**Information given:**
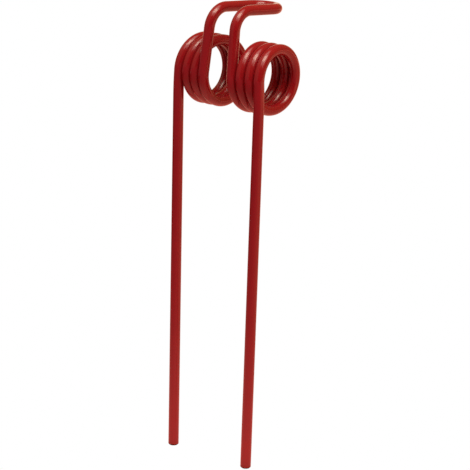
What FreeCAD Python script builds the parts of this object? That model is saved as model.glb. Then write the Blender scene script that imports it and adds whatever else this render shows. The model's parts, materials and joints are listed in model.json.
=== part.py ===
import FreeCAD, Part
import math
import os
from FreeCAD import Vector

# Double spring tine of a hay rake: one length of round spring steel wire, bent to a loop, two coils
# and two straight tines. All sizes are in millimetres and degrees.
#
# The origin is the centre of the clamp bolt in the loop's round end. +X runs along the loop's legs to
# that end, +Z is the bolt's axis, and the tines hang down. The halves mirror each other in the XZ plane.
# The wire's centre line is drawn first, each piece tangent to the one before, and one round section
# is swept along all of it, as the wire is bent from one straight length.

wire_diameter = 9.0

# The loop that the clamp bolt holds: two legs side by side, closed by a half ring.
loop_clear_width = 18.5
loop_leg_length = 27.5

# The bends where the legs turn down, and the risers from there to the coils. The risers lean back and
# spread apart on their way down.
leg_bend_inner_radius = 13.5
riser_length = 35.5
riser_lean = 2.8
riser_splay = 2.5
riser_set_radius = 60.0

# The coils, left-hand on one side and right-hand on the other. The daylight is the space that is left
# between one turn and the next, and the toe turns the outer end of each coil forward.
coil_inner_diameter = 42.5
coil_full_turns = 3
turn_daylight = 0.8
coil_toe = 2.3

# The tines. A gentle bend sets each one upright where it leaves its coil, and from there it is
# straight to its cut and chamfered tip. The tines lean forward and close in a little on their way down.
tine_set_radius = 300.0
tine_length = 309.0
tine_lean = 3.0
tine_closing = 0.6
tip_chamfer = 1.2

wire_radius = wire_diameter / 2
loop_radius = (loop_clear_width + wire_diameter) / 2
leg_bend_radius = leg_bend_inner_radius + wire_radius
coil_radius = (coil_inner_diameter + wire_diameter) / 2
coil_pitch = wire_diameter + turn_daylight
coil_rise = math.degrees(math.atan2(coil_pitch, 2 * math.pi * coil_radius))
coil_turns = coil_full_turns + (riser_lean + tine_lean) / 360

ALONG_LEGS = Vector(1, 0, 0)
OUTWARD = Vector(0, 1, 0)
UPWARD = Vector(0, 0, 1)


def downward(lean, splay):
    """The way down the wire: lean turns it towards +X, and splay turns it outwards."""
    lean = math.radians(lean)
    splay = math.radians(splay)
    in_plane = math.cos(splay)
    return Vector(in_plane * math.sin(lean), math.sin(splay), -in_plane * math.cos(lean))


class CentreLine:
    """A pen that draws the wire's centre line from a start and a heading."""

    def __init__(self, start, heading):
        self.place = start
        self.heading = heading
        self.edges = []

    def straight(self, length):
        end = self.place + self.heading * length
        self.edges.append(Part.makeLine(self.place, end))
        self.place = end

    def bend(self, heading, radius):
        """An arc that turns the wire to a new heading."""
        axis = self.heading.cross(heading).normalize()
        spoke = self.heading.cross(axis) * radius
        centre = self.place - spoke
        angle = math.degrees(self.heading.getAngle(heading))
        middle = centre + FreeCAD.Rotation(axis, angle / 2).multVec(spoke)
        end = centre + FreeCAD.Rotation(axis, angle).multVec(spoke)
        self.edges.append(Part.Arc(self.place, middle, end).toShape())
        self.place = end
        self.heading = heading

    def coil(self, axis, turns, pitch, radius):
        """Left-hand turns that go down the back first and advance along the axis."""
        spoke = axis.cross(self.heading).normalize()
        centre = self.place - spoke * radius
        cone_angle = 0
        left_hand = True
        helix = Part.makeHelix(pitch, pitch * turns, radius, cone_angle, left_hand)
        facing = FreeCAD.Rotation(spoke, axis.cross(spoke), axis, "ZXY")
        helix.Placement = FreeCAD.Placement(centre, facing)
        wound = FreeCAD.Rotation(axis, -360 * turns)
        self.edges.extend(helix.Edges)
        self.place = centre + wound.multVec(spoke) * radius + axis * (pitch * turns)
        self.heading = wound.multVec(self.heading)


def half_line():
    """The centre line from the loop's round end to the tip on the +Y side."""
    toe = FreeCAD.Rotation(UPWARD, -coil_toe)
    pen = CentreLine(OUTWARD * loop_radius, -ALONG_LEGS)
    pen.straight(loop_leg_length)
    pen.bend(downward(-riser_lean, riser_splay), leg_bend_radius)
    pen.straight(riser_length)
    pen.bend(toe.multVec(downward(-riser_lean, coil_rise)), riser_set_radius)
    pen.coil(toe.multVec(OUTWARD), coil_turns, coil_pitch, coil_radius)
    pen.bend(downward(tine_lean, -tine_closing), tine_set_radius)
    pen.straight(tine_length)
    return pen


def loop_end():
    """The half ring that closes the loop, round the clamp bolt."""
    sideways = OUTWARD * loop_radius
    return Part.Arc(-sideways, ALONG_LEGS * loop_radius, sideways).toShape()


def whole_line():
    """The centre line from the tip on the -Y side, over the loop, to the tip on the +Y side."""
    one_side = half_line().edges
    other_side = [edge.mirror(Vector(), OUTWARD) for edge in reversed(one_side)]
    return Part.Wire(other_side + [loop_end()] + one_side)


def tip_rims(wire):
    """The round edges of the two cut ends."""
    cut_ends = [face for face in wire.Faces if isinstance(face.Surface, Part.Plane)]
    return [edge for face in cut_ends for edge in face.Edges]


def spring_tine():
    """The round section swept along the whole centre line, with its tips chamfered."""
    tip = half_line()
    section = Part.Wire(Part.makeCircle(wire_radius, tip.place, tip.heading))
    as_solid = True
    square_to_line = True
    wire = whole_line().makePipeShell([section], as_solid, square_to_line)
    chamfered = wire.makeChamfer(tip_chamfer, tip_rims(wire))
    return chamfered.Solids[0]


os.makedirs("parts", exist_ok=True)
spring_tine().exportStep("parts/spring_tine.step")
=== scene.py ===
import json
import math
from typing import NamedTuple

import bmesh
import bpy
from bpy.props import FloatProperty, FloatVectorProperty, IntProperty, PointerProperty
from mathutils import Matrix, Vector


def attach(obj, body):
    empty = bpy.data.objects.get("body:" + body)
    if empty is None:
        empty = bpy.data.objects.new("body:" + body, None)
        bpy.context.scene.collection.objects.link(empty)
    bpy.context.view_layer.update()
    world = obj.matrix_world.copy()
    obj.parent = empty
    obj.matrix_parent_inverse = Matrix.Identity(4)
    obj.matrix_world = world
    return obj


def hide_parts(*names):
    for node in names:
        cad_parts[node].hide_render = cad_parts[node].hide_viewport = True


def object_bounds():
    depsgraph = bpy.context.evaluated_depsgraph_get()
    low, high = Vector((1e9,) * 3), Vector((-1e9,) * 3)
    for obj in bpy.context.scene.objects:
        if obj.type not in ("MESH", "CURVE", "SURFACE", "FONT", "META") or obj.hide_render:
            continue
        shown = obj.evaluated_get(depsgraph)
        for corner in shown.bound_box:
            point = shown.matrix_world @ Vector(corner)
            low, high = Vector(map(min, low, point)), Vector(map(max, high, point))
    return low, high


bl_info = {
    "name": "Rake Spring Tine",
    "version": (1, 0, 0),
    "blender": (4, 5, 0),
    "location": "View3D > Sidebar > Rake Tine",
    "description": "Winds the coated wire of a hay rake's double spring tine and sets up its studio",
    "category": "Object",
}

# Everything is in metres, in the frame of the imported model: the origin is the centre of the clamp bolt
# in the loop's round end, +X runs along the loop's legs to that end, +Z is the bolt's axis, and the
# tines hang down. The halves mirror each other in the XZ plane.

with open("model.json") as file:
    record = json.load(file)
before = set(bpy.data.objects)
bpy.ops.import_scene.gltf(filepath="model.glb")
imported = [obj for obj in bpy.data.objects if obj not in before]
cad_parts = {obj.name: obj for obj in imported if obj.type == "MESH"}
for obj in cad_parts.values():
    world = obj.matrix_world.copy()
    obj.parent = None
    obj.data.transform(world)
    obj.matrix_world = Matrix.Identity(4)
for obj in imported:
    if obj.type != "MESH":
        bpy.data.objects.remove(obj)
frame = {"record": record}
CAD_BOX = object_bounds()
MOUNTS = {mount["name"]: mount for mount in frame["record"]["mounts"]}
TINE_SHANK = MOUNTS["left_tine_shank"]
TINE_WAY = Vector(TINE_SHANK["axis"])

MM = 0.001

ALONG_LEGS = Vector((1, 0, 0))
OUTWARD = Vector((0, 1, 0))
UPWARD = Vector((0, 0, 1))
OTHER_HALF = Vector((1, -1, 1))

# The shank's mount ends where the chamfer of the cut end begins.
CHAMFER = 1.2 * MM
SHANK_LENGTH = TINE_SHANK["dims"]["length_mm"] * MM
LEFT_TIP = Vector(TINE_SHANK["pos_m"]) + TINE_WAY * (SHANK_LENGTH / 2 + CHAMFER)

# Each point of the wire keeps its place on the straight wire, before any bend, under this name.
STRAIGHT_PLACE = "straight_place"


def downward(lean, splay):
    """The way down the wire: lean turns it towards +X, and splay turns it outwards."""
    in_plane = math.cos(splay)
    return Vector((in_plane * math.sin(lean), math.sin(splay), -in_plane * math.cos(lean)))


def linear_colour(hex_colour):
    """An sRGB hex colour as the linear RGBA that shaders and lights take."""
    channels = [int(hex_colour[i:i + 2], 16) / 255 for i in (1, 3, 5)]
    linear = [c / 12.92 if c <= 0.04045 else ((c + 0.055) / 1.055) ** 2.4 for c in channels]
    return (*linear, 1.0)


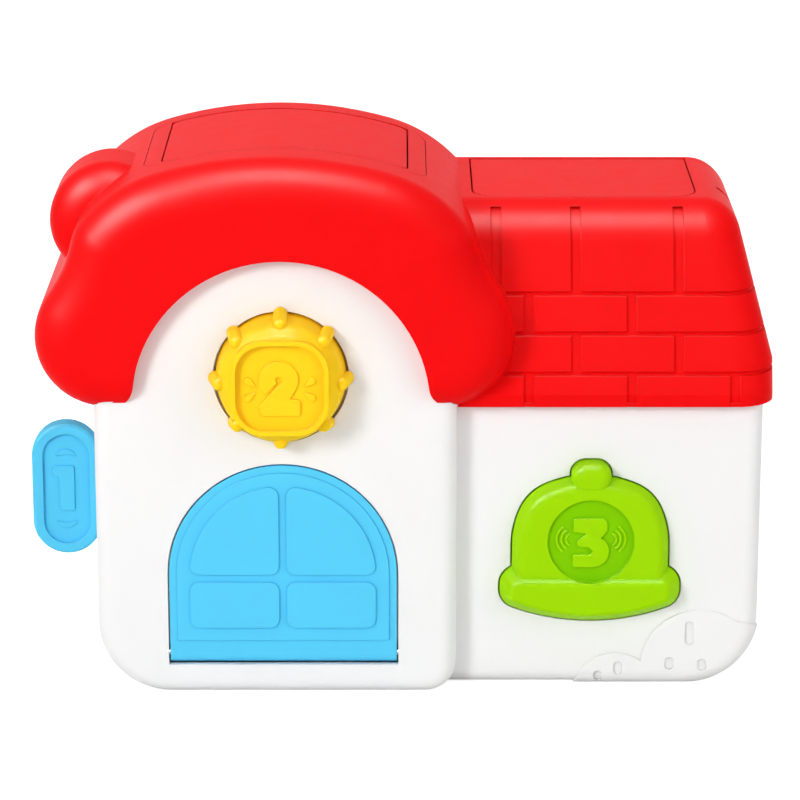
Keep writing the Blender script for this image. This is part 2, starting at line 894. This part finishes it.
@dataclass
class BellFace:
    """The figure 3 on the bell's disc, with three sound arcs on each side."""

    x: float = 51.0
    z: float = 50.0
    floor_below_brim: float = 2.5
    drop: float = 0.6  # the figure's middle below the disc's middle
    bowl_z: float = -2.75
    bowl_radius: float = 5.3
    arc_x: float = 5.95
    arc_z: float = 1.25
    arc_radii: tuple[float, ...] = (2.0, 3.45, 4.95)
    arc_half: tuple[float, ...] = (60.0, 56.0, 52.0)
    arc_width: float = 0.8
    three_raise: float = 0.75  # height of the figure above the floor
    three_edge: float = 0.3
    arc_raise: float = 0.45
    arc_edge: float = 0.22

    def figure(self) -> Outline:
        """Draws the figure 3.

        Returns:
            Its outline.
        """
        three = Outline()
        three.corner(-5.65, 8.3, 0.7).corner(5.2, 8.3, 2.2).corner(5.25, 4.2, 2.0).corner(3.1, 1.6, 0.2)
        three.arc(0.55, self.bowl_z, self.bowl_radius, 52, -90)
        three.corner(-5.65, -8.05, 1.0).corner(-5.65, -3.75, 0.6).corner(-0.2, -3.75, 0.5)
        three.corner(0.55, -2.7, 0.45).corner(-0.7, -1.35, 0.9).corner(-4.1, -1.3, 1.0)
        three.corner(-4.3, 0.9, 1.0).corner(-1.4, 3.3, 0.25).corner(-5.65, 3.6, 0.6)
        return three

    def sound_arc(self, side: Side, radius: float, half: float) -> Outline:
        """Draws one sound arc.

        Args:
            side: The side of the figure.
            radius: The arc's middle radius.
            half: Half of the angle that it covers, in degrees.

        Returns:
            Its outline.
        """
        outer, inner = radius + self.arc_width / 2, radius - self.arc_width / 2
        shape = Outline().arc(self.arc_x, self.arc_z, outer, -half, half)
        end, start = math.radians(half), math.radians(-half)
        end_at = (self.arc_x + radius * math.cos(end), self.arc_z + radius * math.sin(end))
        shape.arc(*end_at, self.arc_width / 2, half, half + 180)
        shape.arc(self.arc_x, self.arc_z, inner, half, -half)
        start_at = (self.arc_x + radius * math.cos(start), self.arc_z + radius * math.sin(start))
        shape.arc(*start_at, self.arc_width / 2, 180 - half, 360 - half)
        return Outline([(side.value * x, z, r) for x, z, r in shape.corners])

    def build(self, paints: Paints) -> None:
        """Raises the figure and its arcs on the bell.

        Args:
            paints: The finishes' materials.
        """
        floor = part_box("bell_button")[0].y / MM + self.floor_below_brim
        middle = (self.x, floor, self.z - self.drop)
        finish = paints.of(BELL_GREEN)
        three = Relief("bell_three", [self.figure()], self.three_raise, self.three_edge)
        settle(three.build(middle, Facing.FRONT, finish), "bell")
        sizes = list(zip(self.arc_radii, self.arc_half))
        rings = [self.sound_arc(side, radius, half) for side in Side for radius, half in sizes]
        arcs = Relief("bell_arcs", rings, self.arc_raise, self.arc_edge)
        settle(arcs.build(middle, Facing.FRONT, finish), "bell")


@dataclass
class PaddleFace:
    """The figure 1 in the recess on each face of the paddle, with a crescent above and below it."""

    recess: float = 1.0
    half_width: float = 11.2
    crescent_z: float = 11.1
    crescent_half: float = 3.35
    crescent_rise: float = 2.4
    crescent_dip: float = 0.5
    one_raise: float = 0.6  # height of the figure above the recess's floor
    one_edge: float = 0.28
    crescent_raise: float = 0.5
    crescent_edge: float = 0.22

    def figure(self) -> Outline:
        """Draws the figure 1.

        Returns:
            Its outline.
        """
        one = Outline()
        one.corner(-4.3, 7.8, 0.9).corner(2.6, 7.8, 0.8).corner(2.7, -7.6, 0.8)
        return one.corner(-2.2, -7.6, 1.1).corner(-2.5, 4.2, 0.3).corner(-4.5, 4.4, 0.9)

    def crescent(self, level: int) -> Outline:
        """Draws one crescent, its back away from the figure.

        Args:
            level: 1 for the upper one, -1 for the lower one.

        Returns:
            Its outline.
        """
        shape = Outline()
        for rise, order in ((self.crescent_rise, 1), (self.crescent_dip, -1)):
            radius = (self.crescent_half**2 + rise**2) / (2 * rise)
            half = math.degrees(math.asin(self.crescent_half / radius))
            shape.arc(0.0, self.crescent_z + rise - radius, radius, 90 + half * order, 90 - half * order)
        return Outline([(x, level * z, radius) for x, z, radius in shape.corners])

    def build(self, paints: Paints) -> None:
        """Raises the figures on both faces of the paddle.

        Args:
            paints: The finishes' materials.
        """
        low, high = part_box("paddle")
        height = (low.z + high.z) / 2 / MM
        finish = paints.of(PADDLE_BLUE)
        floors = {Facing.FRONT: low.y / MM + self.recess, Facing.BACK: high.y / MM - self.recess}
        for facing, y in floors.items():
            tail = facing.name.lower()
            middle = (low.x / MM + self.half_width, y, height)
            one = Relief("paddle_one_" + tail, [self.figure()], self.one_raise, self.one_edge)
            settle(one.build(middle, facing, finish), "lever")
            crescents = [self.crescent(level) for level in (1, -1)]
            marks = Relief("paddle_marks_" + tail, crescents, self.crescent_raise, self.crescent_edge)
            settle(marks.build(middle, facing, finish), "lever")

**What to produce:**
Please return, exactly as they appear, the lines starting at the one that contains "return chamfered.Solids[0]" and ending at the one that contains "shown = obj.evaluated_get(depsgraph)".

**Output for this task:**
    return chamfered.Solids[0]


os.makedirs("parts", exist_ok=True)
spring_tine().exportStep("parts/spring_tine.step")
=== scene.py ===
import json
import math
from typing import NamedTuple

import bmesh
import bpy
from bpy.props import FloatProperty, FloatVectorProperty, IntProperty, PointerProperty
from mathutils import Matrix, Vector


def attach(obj, body):
    empty = bpy.data.objects.get("body:" + body)
    if empty is None:
        empty = bpy.data.objects.new("body:" + body, None)
        bpy.context.scene.collection.objects.link(empty)
    bpy.context.view_layer.update()
    world = obj.matrix_world.copy()
    obj.parent = empty
    obj.matrix_parent_inverse = Matrix.Identity(4)
    obj.matrix_world = world
    return obj


def hide_parts(*names):
    for node in names:
        cad_parts[node].hide_render = cad_parts[node].hide_viewport = True


def object_bounds():
    depsgraph = bpy.context.evaluated_depsgraph_get()
    low, high = Vector((1e9,) * 3), Vector((-1e9,) * 3)
    for obj in bpy.context.scene.objects:
        if obj.type not in ("MESH", "CURVE", "SURFACE", "FONT", "META") or obj.hide_render:
            continue
        shown = obj.evaluated_get(depsgraph)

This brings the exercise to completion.